On Wed, Sep 10, 2014 at 06:47:58PM -0300, Adhemerval Zanella wrote:
> Hi all,
> 
> I have summarized in [1] the current issues with GLIBC pthread cancellation system,
> the current GLIBC implementation and the proposed solution by Rich Felker with the
> adjustment required to enabled it on GLIBC.
> 
> It is still heavily WIP and I'm still planning to add more content, so any question,
> comments, advices are welcomed.
> 
> The GLIBC adjustment to proposed solution is in fact the current work I'm doing to
> rewrite pthread cancellation subsystem [2]. My code still needs a *lot* of cleanup,
> but initial results are promising. It is building on both powerpc64 and x86_64 
> (it won't build on others platforms basically because I rewrite the way cancelable
> syscalls are done).
> 
> Current NPTL testcase are all passing but:
> 
> FAIL: nptl/tst-cancel-wrappers
> FAIL: nptl/tst-cancel20
> FAIL: nptl/tst-cancel21-static
> FAIL: nptl/tst-cancel4
> FAIL: nptl/tst-cancel5
> FAIL: nptl/tst-cancelx20
> FAIL: nptl/tst-cancelx21
> FAIL: nptl/tst-cancelx4
> FAIL: nptl/tst-cancelx5
> FAIL: nptl/tst-detach1
> 
> The 'nptl/tst-cancel-wrappers' is expected since I get rid of the 
> enable_asynccancel/disable_asynccancel function, but the other are due the fact now
> cancellation *will not* on one important case:
> 
> * syscall is blocked but with some side effects already having taken place (for
>   instance partial read/write/send/etc.)
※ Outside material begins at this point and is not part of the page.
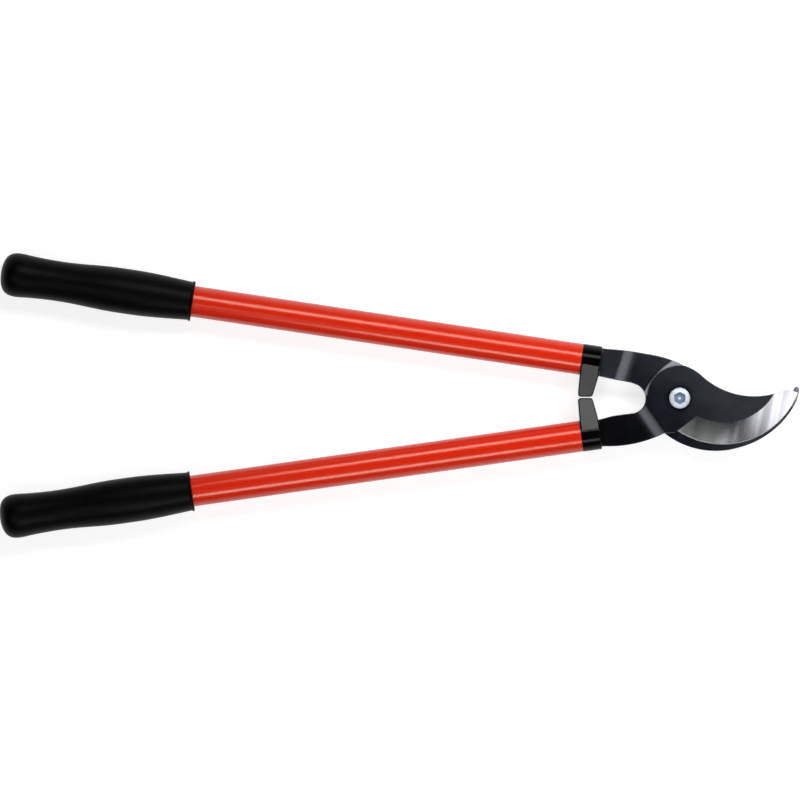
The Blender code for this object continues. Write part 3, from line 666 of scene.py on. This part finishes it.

It's important that cancellation NOT be acted upon in these cases. The
side effects for them are not equivalent to EINTR (EINTR is only
allowed when no data was transferred) and thus acting on cancellation
would violate the rule that the side effects on cancellation must be
as if the call terminated with EINTR.

It is desirable that the partial read/write immediately return in this
case, rather than sitting around waiting for more data to be
transferred, and unless you go out of your way to get a different
behavior, that should come for free with most natural implementations
anyway. Then cancellation of course remains pending and will be acted
upon as soon as a cancellation point is called again. The important
thing is that the application has now had the ability to record what
side effects were completed, and which ones remain incomplete, so that
it has a consistent state when cancellation is acted upon.

> This is the cases for tst-cancel[4/5] that checks for cancelable write and send
> and the way the test is code, kernel IP address from signal handler is *after*
> syscall, indicating partial read/send.  Similar cases occurs for tst-cancel[20|21],
> where the read returns after the syscall in pipe reading. I'm still checking
> nptl/tst-detach1.

Yes, that's exactly how it's supposed to work.